Apparently elated by the sight of the numerous youth at the function, the Chairman of the Patriots, Mr Eric Benyarko, said that the large number of youth was enough indication that the CPP was not a party for the old people because “90 per cent of the people here are below 25 years.”
He urged members of the party to stop the petty bickering and solve the problems of the party, which was primarily the organisation of its structures.
He said the party would be holding its national congress soon, and challenged the youth to take up positions at the wards, constituencies and the regional levels.
Mr Benyarko called on members of the party who would attend the congress as delegates to vote for committed, capable and hardworking executives who had the progress of the party at heart.
Dr Delle, ostensibly referring to the Patriots, said “what has happened today should tell Ghanaians that the CPP is united.

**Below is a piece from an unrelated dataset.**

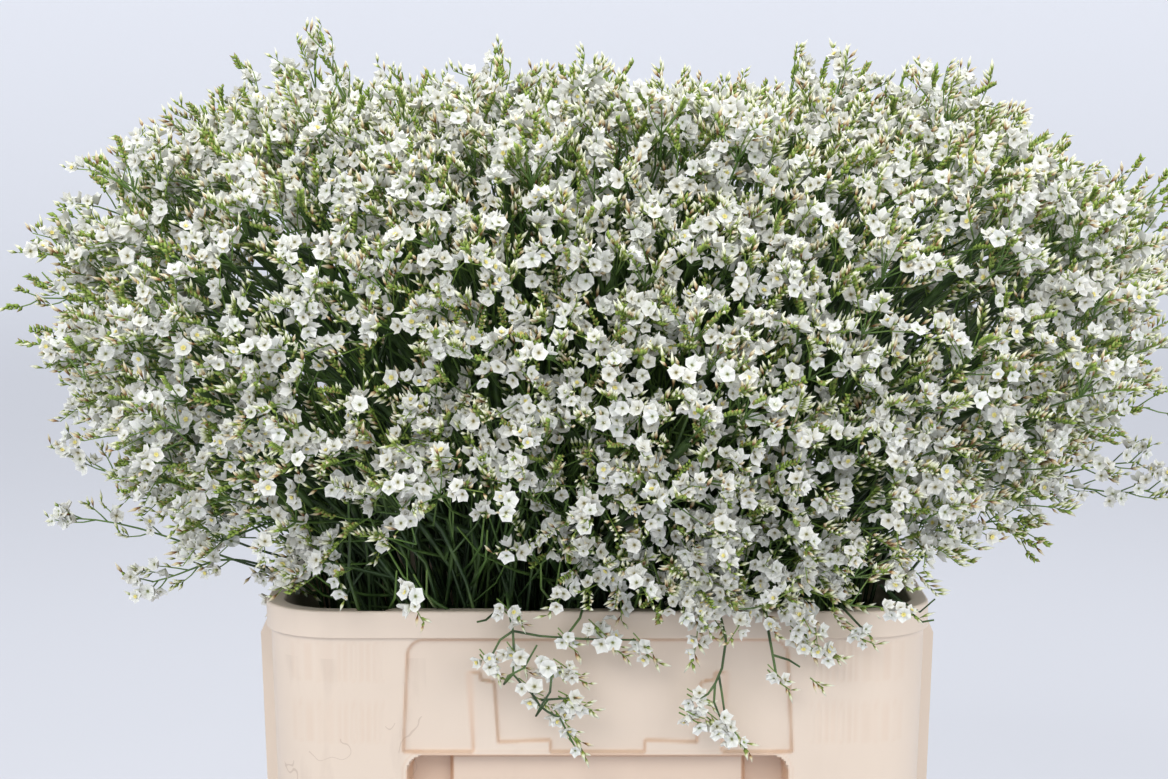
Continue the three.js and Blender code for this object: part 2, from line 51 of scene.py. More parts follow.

We are one indivisible party”.
“Never again should we allow people to divide our ranks, because we are capable of winning power,” he said.
He said the party did not discriminate against any one. “We regard each member as an equal hence the accolade 'comrade' used to describe each other.
Dr Delle, who said he was enthused about the turnout, decried the canker of ethnocentrism creeping into the Ghanaian society and said that was a situation the CPP had always abhorred and urged Ghanaians to close their ranks.
He said the party's detractors, in their bid to run it down, branded the CPP party as the preserve of the aged or the old and that the patronage of the event was a manifestation that the party was an epitome of a well established family where the old were always on hand to use their experience to guide the youth.
He urged the membership of the party and Ghanaians in general to contribute their quota to the development of the party to enable it win back political power and to better the lives of Ghanaians and never to ask what the party could do for them.